**DATA LINES**
----

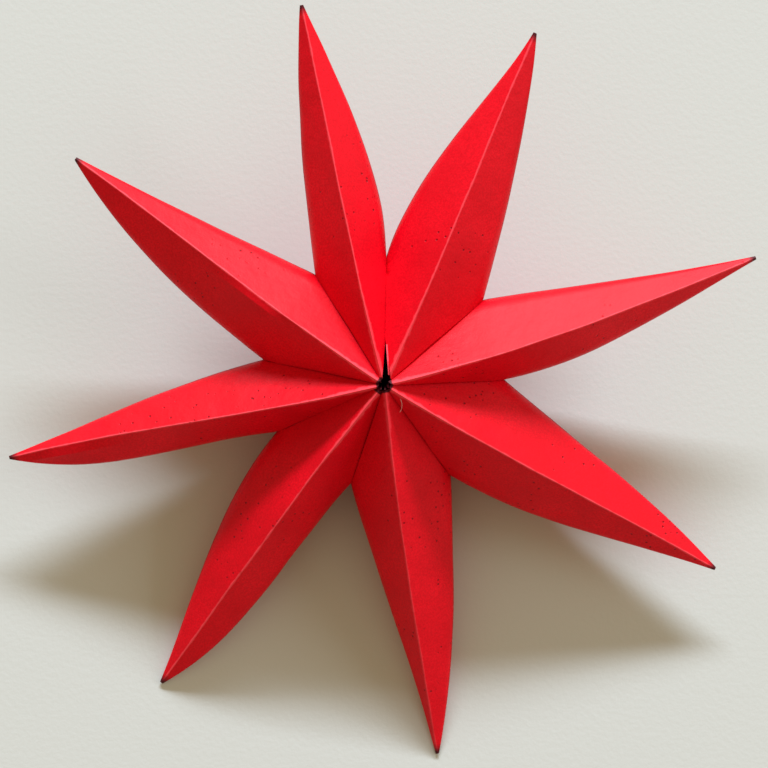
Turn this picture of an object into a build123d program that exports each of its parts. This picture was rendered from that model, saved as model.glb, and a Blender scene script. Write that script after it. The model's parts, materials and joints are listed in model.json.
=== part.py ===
from build123d import *

import os
from collections import namedtuple
from math import atan, cos, degrees, radians, sin, sqrt, tan

# A three-dimensional star of folded paper, about 155 mm across. Each point is one sheet of thin card
# with a sharp fold in front and one behind, rounded at its sides, pinched shut at its tip and open at
# its inner end. The points are hollow, and are glued flank to flank around a small open hub.
# All sizes are in millimetres and all angles in degrees.

PAPER = 0.3
POINT_LENGTH = 79.0
DEPTH_AT_HUB = 34.0
GLUED_LENGTH = 25.0
HUB_HOLE_RADIUS = 1.4
TIP_THICKNESS = 0.7
TIP_PINCH_LENGTH = 7.0
CLOSING_SEAM_GAP = 0.4

# How a flank curves from the front fold to the side edge, as shares of its half width and half depth:
# it runs nearly flat towards this place, and then turns round the side.
FLANK_REACH = 0.8
FLANK_DROP = 0.35

# The points in the order in which they are glued, clockwise, so that the last seam, which closes the
# ring, lies between the last point and the first. It gapes a little at the hub. No two points are quite
# alike. Azimuth is anticlockwise from +X. Longer is what a point has more than the usual length. Seam is
# the azimuth of the glued seam on the point's right, as seen from the hub, and glued is what that seam
# has more than the usual length. A bow says how far a line lies off a straight one between its ends, at
# one third and at two thirds of its length: outwards for the two free edges, which run from the inner
# corner to the tip, and to the left for the folds, which run from the hub to the tip.
Point = namedtuple("Point", "azimuth longer seam glued left_bow right_bow fold_bow")
POINTS = [
    Point(66.5, -2.0, seam=38.5, glued=1.0, left_bow=(2.3, 1.0), right_bow=(1.0, 1.2), fold_bow=(-0.35, -0.1)),
    Point(18.0, 1.0, seam=-0.6, glued=-0.4, left_bow=(-0.2, -0.4), right_bow=(2.5, 1.7), fold_bow=(-1.75, -1.45)),
    Point(-30.0, 0.0, seam=-56.0, glued=-0.6, left_bow=(0.6, 1.0), right_bow=(1.8, 1.0), fold_bow=(-0.5, -0.2)),
    Point(-82.0, 0.0, seam=-107.5, glued=-2.0, left_bow=(1.4, 1.7), right_bow=(0.1, -0.3), fold_bow=(-0.75, -0.6)),
    Point(-126.0, 0.0, seam=-153.5, glued=-0.2, left_bow=(1.3, 2.7), right_bow=(2.5, 1.6), fold_bow=(-0.7, -0.55)),
    Point(-168.0, 0.0, seam=-188.8, glued=0.2, left_bow=(1.4, 2.7), right_bow=(1.0, 0.6), fold_bow=(0.3, -0.35)),
    Point(-215.5, -1.5, seam=-236.4, glued=0.7, left_bow=(2.4, 2.7), right_bow=(-0.3, -0.3), fold_bow=(0.6, 0.2)),
    Point(-257.5, -1.0, seam=-271.0, glued=0.0, left_bow=(1.1, 1.3), right_bow=(2.8, 2.1), fold_bow=(0.5, 0.3)),
]

# Places along a point at which its outline is drawn, as shares of the hollow part and of the pinched tip
# beyond it. The hollow is drawn at the same places as the outside, which keeps the wall even.
HOLLOW_PLACES = (0.0, 0.17, 0.34, 0.44, 0.54, 0.64, 0.74, 0.83, 0.92, 1.0)
PINCH_PLACES = (0.5, 1.0)

LEFT = 1
RIGHT = -1
half_depth = DEPTH_AT_HUB / 2
half_tip = TIP_THICKNESS / 2


def length_of(index):
    """Distance from the middle of the hub to the tip."""
    return POINT_LENGTH + POINTS[index].longer


def reach_to_front(index):
    """How far a tip lies from the hub towards -Y, the side on which the star comes to rest."""
    return -length_of(index) * sin(radians(POINTS[index].azimuth))


# The star lies on the back of its hub and on the two tips nearest to -Y. The nearer one is straight, and
# sets the tilt. The other sags, from its glued part on, until it touches too.
straight_rest, sagging_rest = sorted(range(len(POINTS)), key=reach_to_front, reverse=True)[:2]
resting_tilt = degrees(atan((half_depth - half_tip) / reach_to_front(straight_rest)))


def seam_row(index, side):
    """The row of the table that holds the seam on that side of a point."""
    return POINTS[index] if side == RIGHT else POINTS[index - 1]


def seam_angle(index, side):
    """The angle between a point's axis and the seam on that side."""
    return radians(side * (seam_row(index, side).seam - POINTS[index].azimuth) % 360)


def inner_corner(index, side):
    """Where the glued seam ends: how far along the point's axis, and how far to that side of it."""
    glued = GLUED_LENGTH + seam_row(index, side).glued
    angle = seam_angle(index, side)
    return glued * cos(angle), glued * sin(angle)


def free_share(index, side, along):
    """0 up to the end of the glued seam, and from there rising to 1 at the tip."""
    start = inner_corner(index, side)[0]
    return max(0.0, (along - start) / (length_of(index) - start))


def bowed(bow, share):
    """How far a bowed line lies off the straight one: the cubic that is nothing at both ends."""
    early, late = bow
    return 4.5 * share * (1 - share) * (early * (2 - 3 * share) + late * (3 * share - 1))


def half_width(index, side, along):
    """Distance of a side edge from the point's axis."""
    corner_width = inner_corner(index, side)[1]
    bow = POINTS[index].left_bow if side == LEFT else POINTS[index].right_bow
    share = free_share(index, side, along)
    return corner_width * (1 - share) + half_tip * share + bowed(bow, share)


def fold_height(index, along):
    """Height of the front fold over the middle of the point, on a straight line from hub to tip."""
    share = along / length_of(index)
    return half_depth * (1 - share) + half_tip * share


def fold_shift(index, along):
    """How far the folds lie to the left of the point's axis."""
    return bowed(POINTS[index].fold_bow, along / length_of(index))


def sag(index, along):
    """How far a point bends towards the back of the star."""
    if index != sagging_rest:
        return 0.0
    height_if_straight = half_depth - half_tip - reach_to_front(index) * tan(radians(resting_tilt))
    return height_if_straight * free_share(index, LEFT, along) ** 2


def flank(index, side, along, inset):
    """The rounded line from the front fold round one side to the back fold, as one curve."""
    fold = fold_shift(index, along)
    middle = -sag(index, along)
    full_height = fold_height(index, along)
    mean_width = (half_width(index, LEFT, along) + half_width(index, RIGHT, along)) / 2
    height = full_height - inset * sqrt(1 + (full_height / mean_width) ** 2)
    width = half_width(index, side, along) - side * fold - inset
    near = FLANK_REACH * width
    # The middle control point lies outside the flank, so that the flank just reaches its width.
    outside = (8 * width - 4 * near) / 3
    points = [
        (along, fold, middle + height),
        (along, fold + side * near, middle + FLANK_DROP * height),
        (along, fold + side * outside, middle),
        (along, fold + side * near, middle - FLANK_DROP * height),
        (along, fold, middle - height),
    ]
    return Bezier(*points) if side == LEFT else Bezier(*reversed(points))


def raw_form(index, inset, with_tip):
    """A point along +X before its sides are pressed flat against its neighbours, as a solid."""
    hollow_length = length_of(index) - TIP_PINCH_LENGTH
    places = [share * hollow_length for share in HOLLOW_PLACES]
    if with_tip:
        places += [hollow_length + share * TIP_PINCH_LENGTH for share in PINCH_PLACES]
    return Solid.make_loft(
        [Wire([flank(index, side, along, inset) for side in (LEFT, RIGHT)]) for along in places]
    )


def seam_plane(index, side, inset):
    """The plane of one glued seam, or the inner face of the paper there, facing into the point."""
    angle = seam_angle(index, side)
    corner_along, corner_width = inner_corner(index, side)
    corner = Vector(corner_along, side * corner_width)
    gapes = (index, side) in ((0, LEFT), (len(POINTS) - 1, RIGHT))
    hub_end = Vector(sin(angle), -side * cos(angle)) * (CLOSING_SEAM_GAP / 2 if gapes else 0)
    along = (corner - hub_end).normalized()
    inward = Vector(side * along.Y, -side * along.X)
    return Plane(origin=corner + inward * inset, z_dir=inward)


def pressed_form(index, inset, with_tip):
    """The point with flat sides where it is glued."""
    form = raw_form(index, inset, with_tip)
    for side in (LEFT, RIGHT):
        form = split(form, bisect_by=seam_plane(index, side, inset), keep=Keep.TOP)
    return form


def folded_point(index):
    """One hollow point along +X, its inner end cut away by the hole at the hub."""
    hollow = pressed_form(index, PAPER, with_tip=False)
    hub_hole = Cylinder(HUB_HOLE_RADIUS, 2 * DEPTH_AT_HUB)
    return pressed_form(index, 0, with_tip=True) - hollow - hub_hole


def resting_star():
    """All points turned to their places, with the star tilted as it lies on a table."""
    tilt = Rot(X=resting_tilt)
    star = [tilt * Rot(Z=POINTS[i].azimuth) * folded_point(i) for i in range(len(POINTS))]
    box = Compound(star).bounding_box()
    return [Pos(-box.center().X, -box.center().Y, -box.min.Z) * point for point in star]


if __name__ == "__main__":
    os.makedirs("parts", exist_ok=True)
    for number, point in enumerate(resting_star(), start=1):
        export_step(point, f"parts/folded_point_{number}.step")
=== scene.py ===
# %% [markdown]
# # A three-dimensional star of folded red card
# Eight hollow points of thin card are glued flank to flank around a small open hub. The star lies on a
# pale sheet, on the back of its hub and on two of its tips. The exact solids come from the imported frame.
# This script adds what makes it look like card that someone folded by hand: worn folds, pinched tips,
# slight dents, the edge of the tab in the last glued seam, and the fibres and pits of the card. Its colour
# also holds painted light: a painted highlight along the folds, and painted shade at the sides, tips and hub.

# %% Load the frame
import json
from collections import namedtuple
from math import atan2, cos, degrees, pi, radians, sin, sqrt, tan

import bmesh
import bpy
from mathutils import Matrix, Vector, noise


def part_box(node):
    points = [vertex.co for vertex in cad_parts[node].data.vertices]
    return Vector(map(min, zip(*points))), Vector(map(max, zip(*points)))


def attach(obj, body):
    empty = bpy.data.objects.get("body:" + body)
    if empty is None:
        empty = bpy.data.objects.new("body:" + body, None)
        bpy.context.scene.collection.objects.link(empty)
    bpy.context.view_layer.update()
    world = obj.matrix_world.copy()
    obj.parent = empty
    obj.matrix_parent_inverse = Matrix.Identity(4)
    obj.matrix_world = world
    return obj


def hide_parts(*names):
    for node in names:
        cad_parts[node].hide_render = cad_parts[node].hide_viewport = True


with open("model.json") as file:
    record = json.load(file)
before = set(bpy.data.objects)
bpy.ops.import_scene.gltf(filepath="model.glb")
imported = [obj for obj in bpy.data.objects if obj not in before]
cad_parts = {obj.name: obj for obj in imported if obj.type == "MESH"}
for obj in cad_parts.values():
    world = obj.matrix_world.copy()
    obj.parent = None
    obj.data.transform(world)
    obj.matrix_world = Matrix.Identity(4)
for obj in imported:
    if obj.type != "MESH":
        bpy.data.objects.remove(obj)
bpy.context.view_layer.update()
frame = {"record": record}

# %% [markdown]
# ## Where the star lies
# The star is tilted on its sheet, so it is easiest to model each point lying along +X, with the hub at
# the origin, and to turn it to its place at the end. The hub's middle and the star's own axis come from
# the hole through the hub, which the record gives as a mount.

# %% The star's own frame
MM = 0.001
hub_hole = frame["record"]["mounts"][0]
hub_middle = Vector(hub_hole["pos_m"])
star_axis = Vector(hub_hole["axis"])
tilt = atan2(-star_axis.y, star_axis.z)
star_to_row = Matrix.Translation(hub_middle) @ Matrix.Rotation(tilt, 4, "X")
print("hub at", [round(v / MM, 2) for v in hub_middle], "mm, tilt", round(degrees(tilt), 2), "degrees")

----

**PROMPT**
Return each line where "node" shows up.

**WRITTEN RESPONSE**
def part_box(node):
    points = [vertex.co for vertex in cad_parts[node].data.vertices]
    for node in names:
        cad_parts[node].hide_render = cad_parts[node].hide_viewport = True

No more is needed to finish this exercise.